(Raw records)
..............................

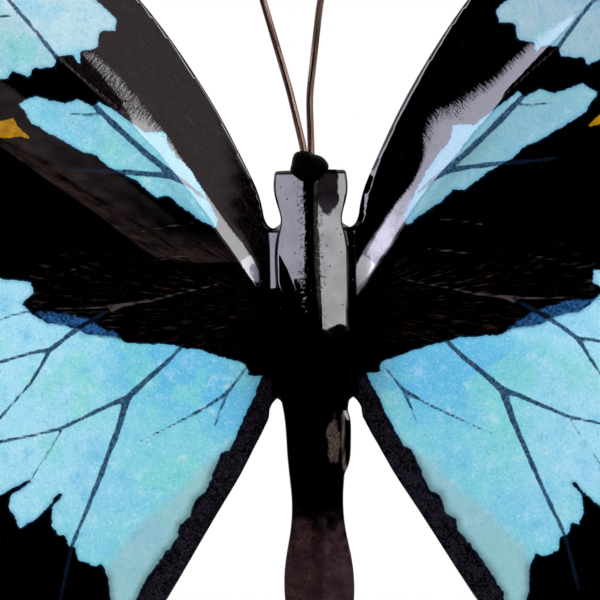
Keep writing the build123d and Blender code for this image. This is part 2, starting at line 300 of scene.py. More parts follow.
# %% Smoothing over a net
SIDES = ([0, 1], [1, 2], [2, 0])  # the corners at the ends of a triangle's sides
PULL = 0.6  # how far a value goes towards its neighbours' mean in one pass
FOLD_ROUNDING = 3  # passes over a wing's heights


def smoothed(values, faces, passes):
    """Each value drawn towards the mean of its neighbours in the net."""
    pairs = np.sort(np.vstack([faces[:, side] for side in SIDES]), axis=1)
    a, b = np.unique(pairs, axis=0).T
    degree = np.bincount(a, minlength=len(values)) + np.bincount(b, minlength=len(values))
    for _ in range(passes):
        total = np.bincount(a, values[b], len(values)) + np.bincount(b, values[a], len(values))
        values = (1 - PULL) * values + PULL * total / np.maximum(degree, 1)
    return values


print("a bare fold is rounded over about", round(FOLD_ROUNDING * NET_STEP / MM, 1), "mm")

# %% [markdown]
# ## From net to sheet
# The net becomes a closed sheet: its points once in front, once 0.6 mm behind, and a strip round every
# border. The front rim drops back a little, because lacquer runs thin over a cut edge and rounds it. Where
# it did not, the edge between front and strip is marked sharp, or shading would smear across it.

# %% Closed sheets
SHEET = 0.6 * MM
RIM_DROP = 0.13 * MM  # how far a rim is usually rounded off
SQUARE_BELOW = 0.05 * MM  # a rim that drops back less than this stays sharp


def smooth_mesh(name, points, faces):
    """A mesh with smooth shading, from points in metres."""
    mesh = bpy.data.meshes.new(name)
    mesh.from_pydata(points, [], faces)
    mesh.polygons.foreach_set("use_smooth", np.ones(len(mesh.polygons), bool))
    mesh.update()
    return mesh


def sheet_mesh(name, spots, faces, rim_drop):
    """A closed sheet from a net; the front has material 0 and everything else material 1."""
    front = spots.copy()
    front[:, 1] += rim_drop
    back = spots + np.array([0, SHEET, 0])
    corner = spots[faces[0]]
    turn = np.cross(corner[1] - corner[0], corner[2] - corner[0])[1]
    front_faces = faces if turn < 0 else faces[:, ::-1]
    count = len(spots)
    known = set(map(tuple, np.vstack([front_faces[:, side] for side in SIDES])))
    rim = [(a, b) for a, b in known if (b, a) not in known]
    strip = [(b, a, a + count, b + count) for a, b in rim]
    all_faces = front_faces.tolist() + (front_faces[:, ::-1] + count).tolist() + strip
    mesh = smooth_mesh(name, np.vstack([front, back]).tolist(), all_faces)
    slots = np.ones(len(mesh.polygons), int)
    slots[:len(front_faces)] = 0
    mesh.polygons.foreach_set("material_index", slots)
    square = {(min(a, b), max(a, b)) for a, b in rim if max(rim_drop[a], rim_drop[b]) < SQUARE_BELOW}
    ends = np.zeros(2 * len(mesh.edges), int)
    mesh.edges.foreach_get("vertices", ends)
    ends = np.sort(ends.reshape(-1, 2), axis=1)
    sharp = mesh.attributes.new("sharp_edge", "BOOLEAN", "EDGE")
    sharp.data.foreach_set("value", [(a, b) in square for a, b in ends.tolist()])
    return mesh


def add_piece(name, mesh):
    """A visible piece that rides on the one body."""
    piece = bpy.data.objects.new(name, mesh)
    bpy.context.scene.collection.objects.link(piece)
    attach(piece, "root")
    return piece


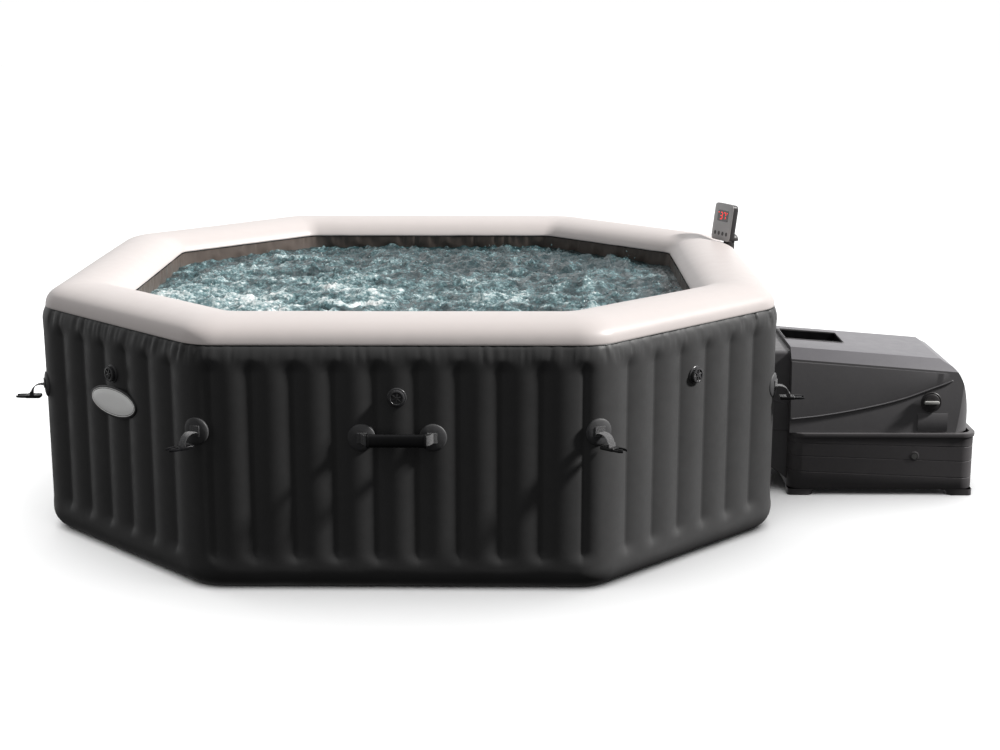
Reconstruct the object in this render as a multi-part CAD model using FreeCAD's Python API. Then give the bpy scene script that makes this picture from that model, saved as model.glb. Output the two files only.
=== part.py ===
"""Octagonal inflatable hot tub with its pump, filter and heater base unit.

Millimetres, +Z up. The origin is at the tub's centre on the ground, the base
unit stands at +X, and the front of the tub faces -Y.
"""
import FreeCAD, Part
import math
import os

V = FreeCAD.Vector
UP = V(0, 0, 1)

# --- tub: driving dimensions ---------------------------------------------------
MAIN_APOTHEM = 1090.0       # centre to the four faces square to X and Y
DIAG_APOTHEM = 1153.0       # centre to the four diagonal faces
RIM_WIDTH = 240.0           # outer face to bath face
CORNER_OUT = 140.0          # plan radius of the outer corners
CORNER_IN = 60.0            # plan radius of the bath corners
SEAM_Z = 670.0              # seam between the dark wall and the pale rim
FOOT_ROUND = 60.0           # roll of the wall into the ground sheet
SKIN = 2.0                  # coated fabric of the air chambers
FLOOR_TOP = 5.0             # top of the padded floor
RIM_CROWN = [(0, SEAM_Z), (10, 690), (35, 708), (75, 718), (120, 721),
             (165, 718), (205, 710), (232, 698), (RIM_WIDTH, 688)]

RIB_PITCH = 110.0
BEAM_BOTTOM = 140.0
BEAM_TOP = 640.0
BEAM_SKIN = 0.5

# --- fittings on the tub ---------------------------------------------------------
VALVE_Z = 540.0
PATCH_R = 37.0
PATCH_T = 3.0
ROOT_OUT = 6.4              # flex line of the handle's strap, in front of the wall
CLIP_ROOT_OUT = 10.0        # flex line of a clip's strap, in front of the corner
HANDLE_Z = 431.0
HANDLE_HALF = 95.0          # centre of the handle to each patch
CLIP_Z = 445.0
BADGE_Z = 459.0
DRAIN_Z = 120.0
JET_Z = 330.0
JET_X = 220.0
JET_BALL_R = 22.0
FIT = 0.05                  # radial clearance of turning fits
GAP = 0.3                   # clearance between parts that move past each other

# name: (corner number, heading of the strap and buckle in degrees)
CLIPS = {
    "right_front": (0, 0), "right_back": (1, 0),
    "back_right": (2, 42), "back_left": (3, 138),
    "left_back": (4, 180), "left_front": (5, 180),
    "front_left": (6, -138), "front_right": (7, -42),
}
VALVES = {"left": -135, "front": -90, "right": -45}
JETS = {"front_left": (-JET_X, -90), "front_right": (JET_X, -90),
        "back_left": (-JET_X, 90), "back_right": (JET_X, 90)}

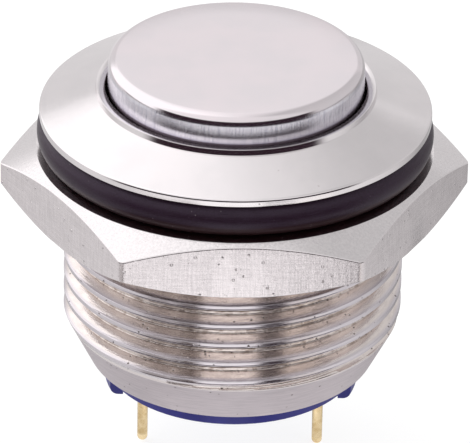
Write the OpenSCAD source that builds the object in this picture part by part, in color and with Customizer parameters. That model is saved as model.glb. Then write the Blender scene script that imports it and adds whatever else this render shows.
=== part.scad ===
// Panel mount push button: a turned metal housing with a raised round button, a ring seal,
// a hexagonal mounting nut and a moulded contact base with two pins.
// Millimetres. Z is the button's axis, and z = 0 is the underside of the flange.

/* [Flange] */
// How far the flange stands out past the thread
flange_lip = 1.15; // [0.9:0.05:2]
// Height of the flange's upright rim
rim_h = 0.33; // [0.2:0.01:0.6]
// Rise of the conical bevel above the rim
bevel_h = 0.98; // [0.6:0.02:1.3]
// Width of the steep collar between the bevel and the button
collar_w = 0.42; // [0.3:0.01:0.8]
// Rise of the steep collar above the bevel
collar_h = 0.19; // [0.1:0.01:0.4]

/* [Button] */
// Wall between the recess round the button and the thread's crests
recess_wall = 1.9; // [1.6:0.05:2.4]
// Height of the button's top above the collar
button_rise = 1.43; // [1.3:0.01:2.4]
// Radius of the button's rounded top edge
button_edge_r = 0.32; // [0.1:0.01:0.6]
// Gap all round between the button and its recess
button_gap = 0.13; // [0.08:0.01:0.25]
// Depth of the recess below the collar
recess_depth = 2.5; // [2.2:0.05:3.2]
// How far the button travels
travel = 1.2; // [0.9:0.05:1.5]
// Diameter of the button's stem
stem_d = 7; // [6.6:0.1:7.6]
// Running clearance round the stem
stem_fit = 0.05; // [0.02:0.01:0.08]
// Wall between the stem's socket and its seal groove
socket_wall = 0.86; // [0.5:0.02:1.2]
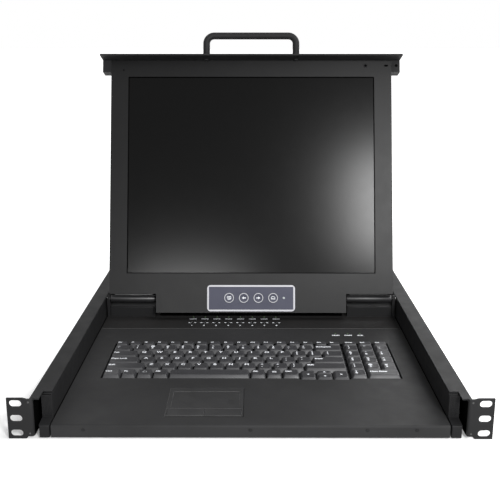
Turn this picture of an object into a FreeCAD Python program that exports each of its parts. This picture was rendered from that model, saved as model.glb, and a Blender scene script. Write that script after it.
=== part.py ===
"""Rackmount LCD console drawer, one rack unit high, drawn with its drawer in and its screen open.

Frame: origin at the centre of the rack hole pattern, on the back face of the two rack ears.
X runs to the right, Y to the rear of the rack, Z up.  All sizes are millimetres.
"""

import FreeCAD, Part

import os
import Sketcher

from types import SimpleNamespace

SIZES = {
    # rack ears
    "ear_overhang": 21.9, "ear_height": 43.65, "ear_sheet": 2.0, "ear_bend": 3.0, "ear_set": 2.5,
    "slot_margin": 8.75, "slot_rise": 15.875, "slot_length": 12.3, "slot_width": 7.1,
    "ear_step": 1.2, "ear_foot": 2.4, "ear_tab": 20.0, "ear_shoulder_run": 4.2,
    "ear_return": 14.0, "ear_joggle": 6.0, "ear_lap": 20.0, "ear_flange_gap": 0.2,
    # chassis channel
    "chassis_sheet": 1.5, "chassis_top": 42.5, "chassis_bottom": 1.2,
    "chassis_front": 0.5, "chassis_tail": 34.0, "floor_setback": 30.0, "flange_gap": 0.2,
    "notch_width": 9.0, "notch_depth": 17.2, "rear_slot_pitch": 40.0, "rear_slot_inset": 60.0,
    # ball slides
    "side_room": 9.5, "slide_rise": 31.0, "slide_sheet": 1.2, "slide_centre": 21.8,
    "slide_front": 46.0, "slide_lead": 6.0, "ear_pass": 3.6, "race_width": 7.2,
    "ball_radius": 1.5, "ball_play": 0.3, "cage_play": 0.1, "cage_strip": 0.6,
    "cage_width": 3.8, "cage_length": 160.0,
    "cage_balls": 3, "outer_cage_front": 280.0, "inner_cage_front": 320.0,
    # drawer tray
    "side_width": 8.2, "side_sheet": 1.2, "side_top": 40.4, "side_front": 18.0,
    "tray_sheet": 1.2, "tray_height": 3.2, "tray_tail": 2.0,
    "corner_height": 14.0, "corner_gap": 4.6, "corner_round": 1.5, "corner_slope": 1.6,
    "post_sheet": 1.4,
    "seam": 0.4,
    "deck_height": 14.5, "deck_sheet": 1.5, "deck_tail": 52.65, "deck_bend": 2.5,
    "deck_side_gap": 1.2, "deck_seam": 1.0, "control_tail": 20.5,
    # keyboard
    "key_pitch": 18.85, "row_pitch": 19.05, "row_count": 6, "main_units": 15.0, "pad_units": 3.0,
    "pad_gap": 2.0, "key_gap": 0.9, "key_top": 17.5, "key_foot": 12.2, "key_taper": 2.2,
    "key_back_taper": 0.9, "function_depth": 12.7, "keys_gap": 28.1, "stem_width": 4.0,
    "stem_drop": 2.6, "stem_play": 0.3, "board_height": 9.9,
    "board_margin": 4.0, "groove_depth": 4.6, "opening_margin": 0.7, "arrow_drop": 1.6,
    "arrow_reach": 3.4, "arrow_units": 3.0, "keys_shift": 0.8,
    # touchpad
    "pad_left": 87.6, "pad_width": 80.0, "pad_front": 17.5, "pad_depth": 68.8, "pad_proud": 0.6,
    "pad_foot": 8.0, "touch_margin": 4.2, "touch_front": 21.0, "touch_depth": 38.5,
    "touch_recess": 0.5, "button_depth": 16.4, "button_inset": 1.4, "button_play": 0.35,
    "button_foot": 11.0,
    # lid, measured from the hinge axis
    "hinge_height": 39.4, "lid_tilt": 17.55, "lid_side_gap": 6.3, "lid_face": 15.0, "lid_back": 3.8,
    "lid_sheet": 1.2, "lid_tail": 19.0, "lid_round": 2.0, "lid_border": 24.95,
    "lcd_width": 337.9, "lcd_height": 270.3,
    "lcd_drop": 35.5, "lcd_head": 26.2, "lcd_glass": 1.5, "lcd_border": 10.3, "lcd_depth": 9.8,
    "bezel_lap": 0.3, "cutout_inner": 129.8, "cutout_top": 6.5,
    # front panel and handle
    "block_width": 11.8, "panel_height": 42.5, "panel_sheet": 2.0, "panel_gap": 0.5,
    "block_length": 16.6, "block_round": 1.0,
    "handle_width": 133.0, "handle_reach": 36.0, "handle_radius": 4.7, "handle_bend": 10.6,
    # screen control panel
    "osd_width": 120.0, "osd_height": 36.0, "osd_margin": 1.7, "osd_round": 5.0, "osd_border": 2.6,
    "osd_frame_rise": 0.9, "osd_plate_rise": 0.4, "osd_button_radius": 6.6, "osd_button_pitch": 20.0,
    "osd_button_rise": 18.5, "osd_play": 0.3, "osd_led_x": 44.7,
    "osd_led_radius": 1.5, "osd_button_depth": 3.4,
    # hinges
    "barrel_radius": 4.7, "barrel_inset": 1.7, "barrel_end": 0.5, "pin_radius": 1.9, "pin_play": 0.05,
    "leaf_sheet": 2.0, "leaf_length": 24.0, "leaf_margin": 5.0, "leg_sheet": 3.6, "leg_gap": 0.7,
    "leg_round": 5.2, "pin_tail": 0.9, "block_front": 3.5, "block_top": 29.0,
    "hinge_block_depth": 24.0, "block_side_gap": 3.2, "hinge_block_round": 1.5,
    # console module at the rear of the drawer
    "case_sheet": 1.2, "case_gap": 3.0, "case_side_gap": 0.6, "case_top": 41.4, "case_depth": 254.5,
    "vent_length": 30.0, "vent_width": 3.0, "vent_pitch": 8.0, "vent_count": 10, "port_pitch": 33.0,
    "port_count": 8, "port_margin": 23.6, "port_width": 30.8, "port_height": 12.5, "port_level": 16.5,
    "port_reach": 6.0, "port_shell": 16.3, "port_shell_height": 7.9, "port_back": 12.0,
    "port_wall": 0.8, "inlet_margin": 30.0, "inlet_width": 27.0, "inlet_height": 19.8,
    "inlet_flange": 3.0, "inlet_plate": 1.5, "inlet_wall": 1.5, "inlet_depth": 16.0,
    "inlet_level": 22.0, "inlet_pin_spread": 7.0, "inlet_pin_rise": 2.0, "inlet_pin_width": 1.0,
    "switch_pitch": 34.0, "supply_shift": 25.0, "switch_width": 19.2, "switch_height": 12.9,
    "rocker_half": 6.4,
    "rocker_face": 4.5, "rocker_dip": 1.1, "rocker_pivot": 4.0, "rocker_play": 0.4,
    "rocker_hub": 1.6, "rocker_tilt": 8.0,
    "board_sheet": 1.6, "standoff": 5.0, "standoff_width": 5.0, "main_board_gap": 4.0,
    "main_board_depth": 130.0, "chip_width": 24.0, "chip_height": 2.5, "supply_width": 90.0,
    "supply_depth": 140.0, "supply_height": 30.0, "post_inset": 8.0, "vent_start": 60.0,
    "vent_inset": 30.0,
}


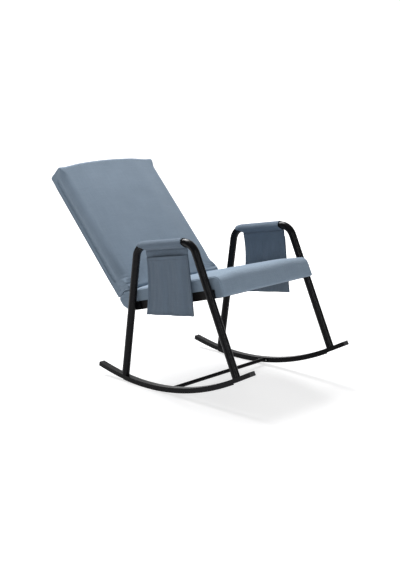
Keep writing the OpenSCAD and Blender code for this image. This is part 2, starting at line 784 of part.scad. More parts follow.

..............................

§ **WHAT YOU WILL DO**
Copy the records above exactly, from the first line through the line containing "FOLD_ROUNDING = 3", and include nothing else.

§ **TASK RESPONSE**
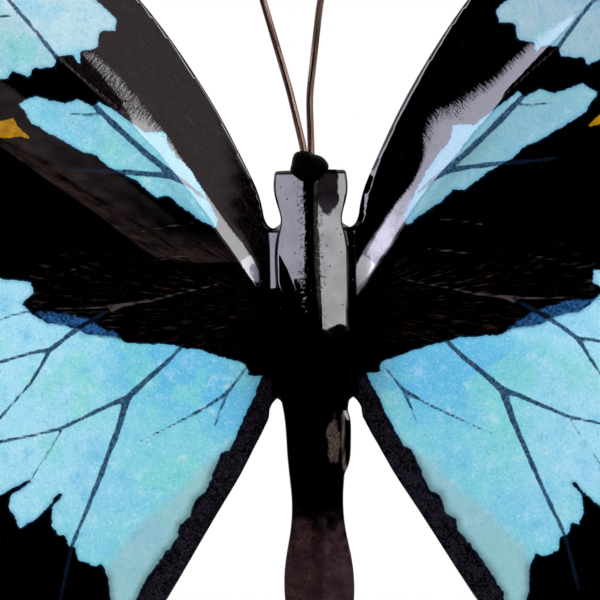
Keep writing the build123d and Blender code for this image. This is part 2, starting at line 300 of scene.py. More parts follow.
# %% Smoothing over a net
SIDES = ([0, 1], [1, 2], [2, 0])  # the corners at the ends of a triangle's sides
PULL = 0.6  # how far a value goes towards its neighbours' mean in one pass
FOLD_ROUNDING = 3  # passes over a wing's heights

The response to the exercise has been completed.